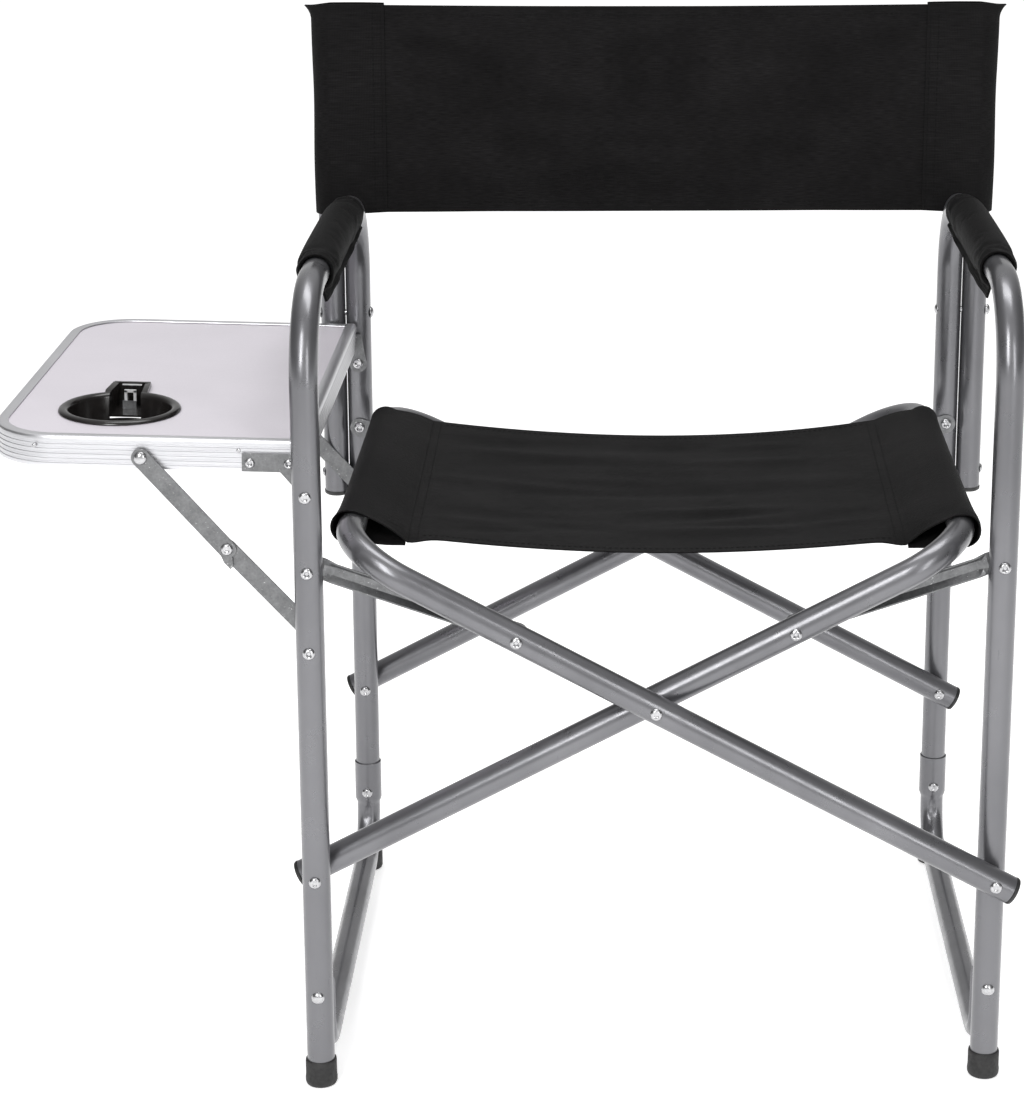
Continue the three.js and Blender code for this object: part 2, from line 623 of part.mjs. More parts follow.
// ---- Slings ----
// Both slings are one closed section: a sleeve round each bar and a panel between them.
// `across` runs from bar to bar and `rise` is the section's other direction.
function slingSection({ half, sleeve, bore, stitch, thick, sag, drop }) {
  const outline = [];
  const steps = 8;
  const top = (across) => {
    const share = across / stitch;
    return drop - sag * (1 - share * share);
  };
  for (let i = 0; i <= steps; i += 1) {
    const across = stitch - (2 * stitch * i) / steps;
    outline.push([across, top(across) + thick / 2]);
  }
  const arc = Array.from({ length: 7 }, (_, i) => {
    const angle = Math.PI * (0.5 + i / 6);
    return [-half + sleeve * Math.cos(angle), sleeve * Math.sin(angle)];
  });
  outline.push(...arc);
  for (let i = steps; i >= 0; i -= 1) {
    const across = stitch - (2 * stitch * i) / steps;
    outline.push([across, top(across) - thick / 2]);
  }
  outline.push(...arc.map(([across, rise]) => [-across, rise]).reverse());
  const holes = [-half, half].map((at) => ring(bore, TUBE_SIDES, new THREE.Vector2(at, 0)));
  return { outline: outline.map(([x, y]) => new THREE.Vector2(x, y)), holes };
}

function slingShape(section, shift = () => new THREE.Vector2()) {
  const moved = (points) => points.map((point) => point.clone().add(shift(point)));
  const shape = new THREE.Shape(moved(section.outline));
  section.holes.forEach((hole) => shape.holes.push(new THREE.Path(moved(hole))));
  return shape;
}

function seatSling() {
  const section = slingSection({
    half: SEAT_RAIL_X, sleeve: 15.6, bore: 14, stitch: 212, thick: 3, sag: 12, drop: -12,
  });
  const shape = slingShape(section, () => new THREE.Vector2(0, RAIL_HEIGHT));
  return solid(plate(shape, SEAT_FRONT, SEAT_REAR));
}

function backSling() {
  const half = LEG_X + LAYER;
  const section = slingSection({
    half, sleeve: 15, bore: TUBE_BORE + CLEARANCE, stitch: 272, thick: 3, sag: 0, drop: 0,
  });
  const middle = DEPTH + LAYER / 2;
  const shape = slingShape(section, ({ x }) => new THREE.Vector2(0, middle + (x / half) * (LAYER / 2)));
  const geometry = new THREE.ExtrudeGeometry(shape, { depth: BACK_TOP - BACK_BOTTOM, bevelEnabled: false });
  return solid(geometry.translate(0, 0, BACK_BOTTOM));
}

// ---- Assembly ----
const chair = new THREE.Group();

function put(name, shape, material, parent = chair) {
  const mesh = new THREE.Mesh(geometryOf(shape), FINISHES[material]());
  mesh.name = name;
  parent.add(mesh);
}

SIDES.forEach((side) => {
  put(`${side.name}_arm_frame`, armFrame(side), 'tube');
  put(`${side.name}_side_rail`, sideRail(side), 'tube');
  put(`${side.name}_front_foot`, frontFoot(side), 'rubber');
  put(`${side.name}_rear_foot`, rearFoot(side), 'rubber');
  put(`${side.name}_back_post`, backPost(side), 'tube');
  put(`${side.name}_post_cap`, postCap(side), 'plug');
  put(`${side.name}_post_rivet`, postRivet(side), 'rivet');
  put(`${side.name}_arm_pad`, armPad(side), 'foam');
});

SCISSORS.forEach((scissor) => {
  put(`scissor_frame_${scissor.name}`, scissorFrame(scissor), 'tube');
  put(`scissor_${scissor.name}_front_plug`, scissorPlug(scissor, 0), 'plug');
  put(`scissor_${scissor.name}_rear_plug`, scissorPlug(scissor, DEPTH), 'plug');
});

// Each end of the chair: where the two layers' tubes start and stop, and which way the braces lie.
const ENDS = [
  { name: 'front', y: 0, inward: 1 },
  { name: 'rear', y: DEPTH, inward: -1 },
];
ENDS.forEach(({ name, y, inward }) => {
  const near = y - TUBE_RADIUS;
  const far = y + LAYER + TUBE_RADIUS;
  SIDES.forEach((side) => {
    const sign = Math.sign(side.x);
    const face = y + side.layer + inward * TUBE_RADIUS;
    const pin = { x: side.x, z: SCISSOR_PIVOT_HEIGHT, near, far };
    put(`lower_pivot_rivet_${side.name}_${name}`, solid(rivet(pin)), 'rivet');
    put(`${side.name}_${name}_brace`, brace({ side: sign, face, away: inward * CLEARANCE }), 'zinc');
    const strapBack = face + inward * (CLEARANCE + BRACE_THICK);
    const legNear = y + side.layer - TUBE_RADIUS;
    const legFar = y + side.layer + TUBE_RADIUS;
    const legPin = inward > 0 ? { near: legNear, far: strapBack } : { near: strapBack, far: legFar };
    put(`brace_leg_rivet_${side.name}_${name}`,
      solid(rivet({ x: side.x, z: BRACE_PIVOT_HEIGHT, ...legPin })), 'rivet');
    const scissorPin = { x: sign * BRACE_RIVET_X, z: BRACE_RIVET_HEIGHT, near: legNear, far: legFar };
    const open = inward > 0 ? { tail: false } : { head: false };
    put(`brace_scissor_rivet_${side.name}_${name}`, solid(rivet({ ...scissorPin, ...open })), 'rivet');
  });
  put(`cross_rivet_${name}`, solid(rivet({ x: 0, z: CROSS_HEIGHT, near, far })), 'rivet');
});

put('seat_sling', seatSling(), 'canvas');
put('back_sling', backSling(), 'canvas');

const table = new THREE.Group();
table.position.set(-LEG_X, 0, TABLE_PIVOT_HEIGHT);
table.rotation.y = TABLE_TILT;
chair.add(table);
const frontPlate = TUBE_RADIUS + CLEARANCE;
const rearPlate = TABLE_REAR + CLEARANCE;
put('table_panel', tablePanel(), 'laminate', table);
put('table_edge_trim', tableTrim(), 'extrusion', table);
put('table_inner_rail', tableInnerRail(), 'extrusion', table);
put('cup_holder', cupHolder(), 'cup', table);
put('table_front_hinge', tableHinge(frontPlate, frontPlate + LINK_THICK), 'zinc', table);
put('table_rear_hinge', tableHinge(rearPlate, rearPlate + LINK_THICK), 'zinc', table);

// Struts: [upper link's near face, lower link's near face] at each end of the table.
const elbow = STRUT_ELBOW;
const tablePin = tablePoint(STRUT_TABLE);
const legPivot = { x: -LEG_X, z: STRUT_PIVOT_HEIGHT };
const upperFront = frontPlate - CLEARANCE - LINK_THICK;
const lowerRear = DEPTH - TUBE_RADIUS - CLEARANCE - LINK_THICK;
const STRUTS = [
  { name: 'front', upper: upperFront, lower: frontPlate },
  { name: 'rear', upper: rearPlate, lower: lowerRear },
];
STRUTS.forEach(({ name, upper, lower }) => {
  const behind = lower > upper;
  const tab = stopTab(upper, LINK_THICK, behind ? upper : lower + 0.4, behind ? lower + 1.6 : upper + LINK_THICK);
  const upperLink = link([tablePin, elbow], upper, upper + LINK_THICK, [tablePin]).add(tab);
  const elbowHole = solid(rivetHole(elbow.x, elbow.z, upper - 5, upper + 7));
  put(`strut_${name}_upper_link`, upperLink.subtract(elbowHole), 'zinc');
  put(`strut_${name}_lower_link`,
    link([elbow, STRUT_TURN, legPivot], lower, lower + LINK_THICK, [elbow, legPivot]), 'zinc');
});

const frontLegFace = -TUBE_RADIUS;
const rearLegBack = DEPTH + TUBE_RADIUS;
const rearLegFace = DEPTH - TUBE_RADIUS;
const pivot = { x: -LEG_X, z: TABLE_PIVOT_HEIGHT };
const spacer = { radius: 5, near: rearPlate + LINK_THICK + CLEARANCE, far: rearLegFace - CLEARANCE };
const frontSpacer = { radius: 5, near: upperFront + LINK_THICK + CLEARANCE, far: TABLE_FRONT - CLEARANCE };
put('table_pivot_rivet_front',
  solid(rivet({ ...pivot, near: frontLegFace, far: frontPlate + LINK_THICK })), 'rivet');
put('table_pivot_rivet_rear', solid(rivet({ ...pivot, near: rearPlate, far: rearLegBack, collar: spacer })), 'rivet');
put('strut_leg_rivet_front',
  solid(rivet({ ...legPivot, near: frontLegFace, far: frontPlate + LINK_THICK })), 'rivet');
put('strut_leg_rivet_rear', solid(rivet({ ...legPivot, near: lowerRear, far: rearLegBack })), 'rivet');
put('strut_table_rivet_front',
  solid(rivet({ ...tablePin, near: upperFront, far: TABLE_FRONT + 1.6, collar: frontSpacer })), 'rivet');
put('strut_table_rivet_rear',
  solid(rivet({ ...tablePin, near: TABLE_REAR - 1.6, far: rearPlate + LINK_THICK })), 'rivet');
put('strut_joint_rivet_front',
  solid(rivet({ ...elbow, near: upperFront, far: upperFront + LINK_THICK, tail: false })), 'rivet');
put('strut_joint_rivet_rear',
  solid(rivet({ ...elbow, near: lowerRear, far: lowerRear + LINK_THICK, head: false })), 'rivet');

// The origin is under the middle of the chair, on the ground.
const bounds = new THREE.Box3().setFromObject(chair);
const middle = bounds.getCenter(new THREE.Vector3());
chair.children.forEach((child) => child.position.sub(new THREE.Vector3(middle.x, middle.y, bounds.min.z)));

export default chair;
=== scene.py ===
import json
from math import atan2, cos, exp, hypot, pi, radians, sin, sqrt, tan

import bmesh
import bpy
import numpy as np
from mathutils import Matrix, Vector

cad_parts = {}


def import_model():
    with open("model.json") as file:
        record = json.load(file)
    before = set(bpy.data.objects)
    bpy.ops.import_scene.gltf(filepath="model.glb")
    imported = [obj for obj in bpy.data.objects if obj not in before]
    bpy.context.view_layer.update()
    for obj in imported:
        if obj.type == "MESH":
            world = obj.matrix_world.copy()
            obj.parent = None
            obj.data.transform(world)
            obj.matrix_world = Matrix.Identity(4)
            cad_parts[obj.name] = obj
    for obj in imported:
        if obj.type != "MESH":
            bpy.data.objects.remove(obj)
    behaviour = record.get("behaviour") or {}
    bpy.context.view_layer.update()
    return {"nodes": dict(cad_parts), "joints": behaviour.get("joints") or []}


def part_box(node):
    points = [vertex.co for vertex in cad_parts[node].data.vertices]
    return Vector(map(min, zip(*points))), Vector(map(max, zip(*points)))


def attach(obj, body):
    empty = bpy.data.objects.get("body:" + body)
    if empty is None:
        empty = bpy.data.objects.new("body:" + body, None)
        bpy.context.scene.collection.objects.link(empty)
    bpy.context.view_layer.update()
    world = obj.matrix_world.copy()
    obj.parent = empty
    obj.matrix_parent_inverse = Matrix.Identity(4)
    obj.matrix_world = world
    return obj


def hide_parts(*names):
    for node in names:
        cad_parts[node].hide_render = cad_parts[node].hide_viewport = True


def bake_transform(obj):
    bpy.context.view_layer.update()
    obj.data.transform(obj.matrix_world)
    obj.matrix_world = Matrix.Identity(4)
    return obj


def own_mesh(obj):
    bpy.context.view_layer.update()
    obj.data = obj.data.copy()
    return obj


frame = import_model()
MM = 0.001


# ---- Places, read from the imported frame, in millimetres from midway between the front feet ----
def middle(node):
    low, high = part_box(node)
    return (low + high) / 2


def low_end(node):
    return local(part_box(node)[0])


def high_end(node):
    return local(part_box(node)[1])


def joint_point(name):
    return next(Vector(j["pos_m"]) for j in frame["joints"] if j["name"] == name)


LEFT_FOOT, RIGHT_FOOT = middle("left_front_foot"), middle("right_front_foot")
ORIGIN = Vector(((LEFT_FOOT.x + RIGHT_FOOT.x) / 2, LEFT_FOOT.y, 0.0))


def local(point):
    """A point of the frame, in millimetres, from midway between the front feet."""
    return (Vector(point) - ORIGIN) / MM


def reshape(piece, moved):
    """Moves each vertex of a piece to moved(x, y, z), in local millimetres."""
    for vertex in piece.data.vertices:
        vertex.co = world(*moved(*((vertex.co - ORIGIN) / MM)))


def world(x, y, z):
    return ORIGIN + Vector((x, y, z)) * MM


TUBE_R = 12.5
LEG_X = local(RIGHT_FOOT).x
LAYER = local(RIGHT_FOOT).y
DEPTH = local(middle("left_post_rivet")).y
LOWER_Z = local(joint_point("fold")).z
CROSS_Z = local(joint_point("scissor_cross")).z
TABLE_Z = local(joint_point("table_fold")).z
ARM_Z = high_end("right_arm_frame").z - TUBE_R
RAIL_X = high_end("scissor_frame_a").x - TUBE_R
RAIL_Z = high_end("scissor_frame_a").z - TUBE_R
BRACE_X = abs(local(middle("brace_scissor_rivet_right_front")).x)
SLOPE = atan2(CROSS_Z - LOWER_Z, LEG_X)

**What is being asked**
The lines to quote run from the one containing "on the ground." to the one containing "obj.matrix_parent_inverse = Matrix.Identity(4)". Quote them exactly, with both of those lines, and nothing else.

**Response to the task**
// The origin is under the middle of the chair, on the ground.
const bounds = new THREE.Box3().setFromObject(chair);
const middle = bounds.getCenter(new THREE.Vector3());
chair.children.forEach((child) => child.position.sub(new THREE.Vector3(middle.x, middle.y, bounds.min.z)));

export default chair;
=== scene.py ===
import json
from math import atan2, cos, exp, hypot, pi, radians, sin, sqrt, tan

import bmesh
import bpy
import numpy as np
from mathutils import Matrix, Vector

cad_parts = {}


def import_model():
    with open("model.json") as file:
        record = json.load(file)
    before = set(bpy.data.objects)
    bpy.ops.import_scene.gltf(filepath="model.glb")
    imported = [obj for obj in bpy.data.objects if obj not in before]
    bpy.context.view_layer.update()
    for obj in imported:
        if obj.type == "MESH":
            world = obj.matrix_world.copy()
            obj.parent = None
            obj.data.transform(world)
            obj.matrix_world = Matrix.Identity(4)
            cad_parts[obj.name] = obj
    for obj in imported:
        if obj.type != "MESH":
            bpy.data.objects.remove(obj)
    behaviour = record.get("behaviour") or {}
    bpy.context.view_layer.update()
    return {"nodes": dict(cad_parts), "joints": behaviour.get("joints") or []}


def part_box(node):
    points = [vertex.co for vertex in cad_parts[node].data.vertices]
    return Vector(map(min, zip(*points))), Vector(map(max, zip(*points)))


def attach(obj, body):
    empty = bpy.data.objects.get("body:" + body)
    if empty is None:
        empty = bpy.data.objects.new("body:" + body, None)
        bpy.context.scene.collection.objects.link(empty)
    bpy.context.view_layer.update()
    world = obj.matrix_world.copy()
    obj.parent = empty
    obj.matrix_parent_inverse = Matrix.Identity(4)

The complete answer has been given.